Exercise description. Print exactly the part opening with the line containing "for name, shape" and closing with the line containing "obj.parent = empty", with both of those lines included.

┌──

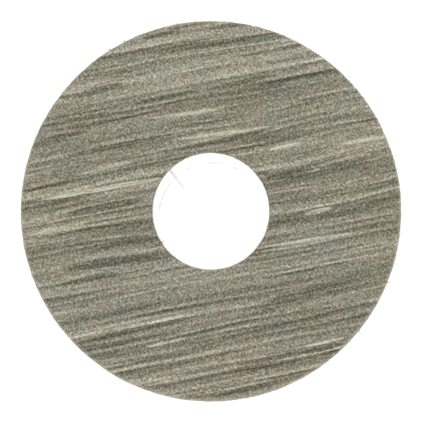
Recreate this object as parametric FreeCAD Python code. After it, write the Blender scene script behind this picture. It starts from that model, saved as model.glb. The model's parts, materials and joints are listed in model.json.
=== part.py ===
"""Ring-shaped felt polishing disc, adhesive-backed, lying on its release liner. Millimetres.

From the top down it is one ply of dense felt, a double-coated tape (adhesive, film, adhesive)
and a silicone-coated paper liner. The bore goes through the felt and the tape. The liner runs on
under the bore, where a second, off-centre die has cut a round plug that small paper nicks still
hold, and a straight slit that crosses the cut gives a fingernail its start when peeling.

Frame: +Z up along the bore, origin at the centre of the underside, which rests on a surface.
"""
import FreeCAD
import Part
import math
import os

# Driving dimensions
disc_diameter = 101.6
bore_diameter = 31.4
felt_thickness = 3.2
felt_edge_round = 0.4
adhesive_thickness = 0.1
film_thickness = 0.05
liner_thickness = 0.15

# The cuts in the liner
plug_cut_diameter = 28.8
plug_cut_offset = FreeCAD.Vector(0.4, -1.4, 0)
cut_width = 0.25
nick_count = 28
nick_width = 1.0
slit_width = 0.25
slit_length = 12.0
slit_inner_end = FreeCAD.Vector(-6.4, 5.1, 0)
slit_angle_deg = 127.7

# Worked out from the above
disc_radius = disc_diameter / 2
bore_radius = bore_diameter / 2
plug_cut_radius = plug_cut_diameter / 2
UP = FreeCAD.Vector(0, 0, 1)


def flat_ring(outer_radius, inner_radius, bottom, thickness):
    """A square-edged ring about the Z axis."""
    at = FreeCAD.Vector(0, 0, bottom)
    outside = Part.makeCylinder(outer_radius, thickness, at)
    return outside.cut(Part.makeCylinder(inner_radius, thickness, at))


def corner_arc(centre_x, centre_z, radius, start_deg):
    """A quarter circle in the XZ plane, running anticlockwise from start_deg."""
    def point(angle_deg):
        angle = math.radians(angle_deg)
        return FreeCAD.Vector(
            centre_x + radius * math.cos(angle), 0, centre_z + radius * math.sin(angle)
        )
    return Part.Arc(point(start_deg), point(start_deg + 45), point(start_deg + 90)).toShape()


def felt_ring(bottom):
    """The felt: a ring whose two upper edges are rolled over by the cutting die."""
    top = bottom + felt_thickness
    shoulder = top - felt_edge_round
    outer_arc = corner_arc(disc_radius - felt_edge_round, shoulder, felt_edge_round, 0)
    inner_arc = corner_arc(bore_radius + felt_edge_round, shoulder, felt_edge_round, 90)
    inner_low = FreeCAD.Vector(bore_radius, 0, bottom)
    outer_low = FreeCAD.Vector(disc_radius, 0, bottom)
    inner_shoulder = FreeCAD.Vector(bore_radius, 0, shoulder)
    outer_shoulder = FreeCAD.Vector(disc_radius, 0, shoulder)
    inner_top = FreeCAD.Vector(bore_radius + felt_edge_round, 0, top)
    outer_top = FreeCAD.Vector(disc_radius - felt_edge_round, 0, top)
    outline = Part.Wire([
        Part.makeLine(inner_low, outer_low),
        Part.makeLine(outer_low, outer_shoulder),
        outer_arc,
        Part.makeLine(outer_top, inner_top),
        inner_arc,
        Part.makeLine(inner_shoulder, inner_low),
    ])
    return Part.Face(outline).revolve(FreeCAD.Vector(0, 0, 0), UP, 360)


def slit_cutter():
    """A thin blade of material along the slit, from inside the plug outwards under the felt."""
    blade = Part.makeBox(
        slit_length, slit_width, liner_thickness, FreeCAD.Vector(0, -slit_width / 2, 0)
    )
    blade.rotate(FreeCAD.Vector(0, 0, 0), UP, slit_angle_deg)
    blade.translate(slit_inner_end)
    return blade


def liner_ring(slit):
    """The liner around the plug."""
    sheet = Part.makeCylinder(disc_radius, liner_thickness)
    hole = Part.makeCylinder(plug_cut_radius + cut_width / 2, liner_thickness, plug_cut_offset)
    return sheet.cut(hole).cut(slit)


def liner_plug(slit):
    """The round waste of the liner, with the nicks that bridge the cut around it."""
    plug = Part.makeCylinder(plug_cut_radius - cut_width / 2, liner_thickness, plug_cut_offset)
    reach = Part.makeCylinder(plug_cut_radius + cut_width / 2, liner_thickness, plug_cut_offset)
    nicks = []
    for index in range(nick_count):
        nick = Part.makeBox(
            plug_cut_radius, nick_width, liner_thickness, FreeCAD.Vector(0, -nick_width / 2, 0)
        )
        nick.translate(FreeCAD.Vector(cut_width, 0, 0))
        nick.rotate(FreeCAD.Vector(0, 0, 0), UP, 360 * (index + 0.5) / nick_count)
        nick.translate(plug_cut_offset)
        nicks.append(nick.common(reach))
    return plug.multiFuse(nicks).removeSplitter().cut(slit)


def build():
    """Every node's shape by name, stacked from the surface up."""
    tape_bottom = liner_thickness
    film_bottom = tape_bottom + adhesive_thickness
    upper_adhesive_bottom = film_bottom + film_thickness
    felt_bottom = upper_adhesive_bottom + adhesive_thickness
    slit = slit_cutter()
    return {
        "felt_disc": felt_ring(felt_bottom),
        "felt_side_adhesive": flat_ring(
            disc_radius, bore_radius, upper_adhesive_bottom, adhesive_thickness
        ),
        "carrier_film": flat_ring(disc_radius, bore_radius, film_bottom, film_thickness),
        "liner_side_adhesive": flat_ring(
            disc_radius, bore_radius, tape_bottom, adhesive_thickness
        ),
        "release_liner": liner_ring(slit),
        "liner_centre_plug": liner_plug(slit),
    }


os.makedirs("parts", exist_ok=True)
for name, shape in build().items():
    shape.exportStep(f"parts/{name}.step")
    print(name, "valid", shape.isValid(), "solids", len(shape.Solids), "mm3", round(shape.Volume, 2))
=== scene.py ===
import bpy
import json
import math
import random
import numpy as np
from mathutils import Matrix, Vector


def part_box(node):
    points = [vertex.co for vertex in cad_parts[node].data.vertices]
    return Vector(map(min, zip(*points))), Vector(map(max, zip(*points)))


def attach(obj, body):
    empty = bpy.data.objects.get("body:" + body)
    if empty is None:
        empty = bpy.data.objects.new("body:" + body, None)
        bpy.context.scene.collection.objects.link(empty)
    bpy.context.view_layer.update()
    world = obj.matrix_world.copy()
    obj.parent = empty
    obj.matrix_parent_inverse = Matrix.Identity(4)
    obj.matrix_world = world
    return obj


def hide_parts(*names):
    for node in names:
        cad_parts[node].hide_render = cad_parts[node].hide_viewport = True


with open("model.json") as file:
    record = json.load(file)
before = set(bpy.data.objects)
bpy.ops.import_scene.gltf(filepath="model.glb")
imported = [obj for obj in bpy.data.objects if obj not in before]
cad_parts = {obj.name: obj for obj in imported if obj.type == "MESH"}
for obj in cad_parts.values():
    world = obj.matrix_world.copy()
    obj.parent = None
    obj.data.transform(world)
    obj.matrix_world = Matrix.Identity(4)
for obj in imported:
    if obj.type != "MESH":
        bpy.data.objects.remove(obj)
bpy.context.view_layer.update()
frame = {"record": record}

# ---------------------------------------------------------------- sizes, in millimetres
MM = 0.001
felt_low, felt_high = (np.array(corner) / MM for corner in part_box("felt_disc"))
liner_low, liner_high = (np.array(corner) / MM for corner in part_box("release_liner"))
RIM = float(felt_high[0])
BORE = next(m["dims"]["r_mm"] for m in frame["record"]["mounts"] if m["name"] == "bore")
FELT_BOTTOM = float(felt_low[2])
FELT_TOP = float(felt_high[2])
EDGE_ROUND = 0.4
GRAIN_ANGLE = math.radians(11)
LINER_TOP = float(liner_high[2])
# The plug's middle and the radius of its cut, and the nicks that bridge the cut.
PLUG_X, PLUG_Y, PLUG_R = 0.4, -1.4, 14.4
NICKS = 28
NICK_WIDTH = 1.0
# Slit paper closes up again, so the cut shows much narrower than the blade that made it.
KERF = 0.08
# The slit's middle, length and direction.
SLIT_X, SLIT_Y, SLIT_LENGTH, SLIT_ANGLE = -10.07, 9.85, 12.0, math.radians(127.7)
# Numbers of loose fibres on the face, round the rim and round the bore.
FACE_FIBRES, RIM_FIBRES, BORE_FIBRES = 3300, 2400, 450
# How far the bore's wall stands back from the nominal bore.
BORE_SET_BACK = 0.06

# The felt's plainest streaks, listed one by one; noise makes all the others:
# middle x, middle y, length, width, angle in degrees, and tone, paler above 0 and darker below.
STREAKS = (
    (-29, 6, 34, 1.3, 10, 0.27),
    (-28, 11.5, 16, 0.9, 13, 0.15),
    (-39.5, 20, 15, 1.2, 11, -0.17),
    (-25.5, 17.5, 30, 1.2, 12, -0.18),
    (-43, 7, 15, 0.8, 13, -0.18),
    (-29, 1, 24, 2.2, 12, -0.18),
    (-41, -5, 17, 0.9, 11, 0.15),
    (-26, -13.5, 27, 2.4, 9, -0.17),
    (-32.5, -18, 17, 1.4, 12, -0.15),
    (-12, -35, 11, 0.8, 14, 0.19),
    (-12, -39, 26, 1.2, 11, -0.13),
    (-30, 32.5, 14, 2.1, 15, -0.14),
    (-12, 30.5, 18, 1.1, 12, -0.16),
    (-14, 47, 10, 1.0, 12, -0.16),
    (-7, 26, 20, 0.8, 8, 0.19),
    (3, 21, 27, 0.9, 8, 0.20),
    (3, 19, 27, 1.3, 13, -0.16),
    (8, 34.5, 18, 1.3, 13, -0.14),
    (20, 17.5, 10, 1.0, 12, 0.21),
    (20.5, 10, 15, 1.9, 12, -0.18),
    (36, 13, 19, 1.1, 11, -0.14),
    (41, 19, 14, 1.0, 9, 0.20),
    (28.5, 0, 8, 1.3, 14, 0.24),
    (26.5, -7.5, 25, 0.9, 9, 0.19),
    (26.5, -21.5, 26, 1.7, 13, -0.19),
    (30, -35, 12, 0.8, 12, 0.18),
    (30, -36.5, 12, 1.6, 12, -0.15),
    (17.5, -39, 24, 1.6, 12, -0.13),
    (10, -47.5, 20, 1.2, 12, -0.16),
)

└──

Expected answer.
for name, shape in build().items():
    shape.exportStep(f"parts/{name}.step")
    print(name, "valid", shape.isValid(), "solids", len(shape.Solids), "mm3", round(shape.Volume, 2))
=== scene.py ===
import bpy
import json
import math
import random
import numpy as np
from mathutils import Matrix, Vector


def part_box(node):
    points = [vertex.co for vertex in cad_parts[node].data.vertices]
    return Vector(map(min, zip(*points))), Vector(map(max, zip(*points)))


def attach(obj, body):
    empty = bpy.data.objects.get("body:" + body)
    if empty is None:
        empty = bpy.data.objects.new("body:" + body, None)
        bpy.context.scene.collection.objects.link(empty)
    bpy.context.view_layer.update()
    world = obj.matrix_world.copy()
    obj.parent = empty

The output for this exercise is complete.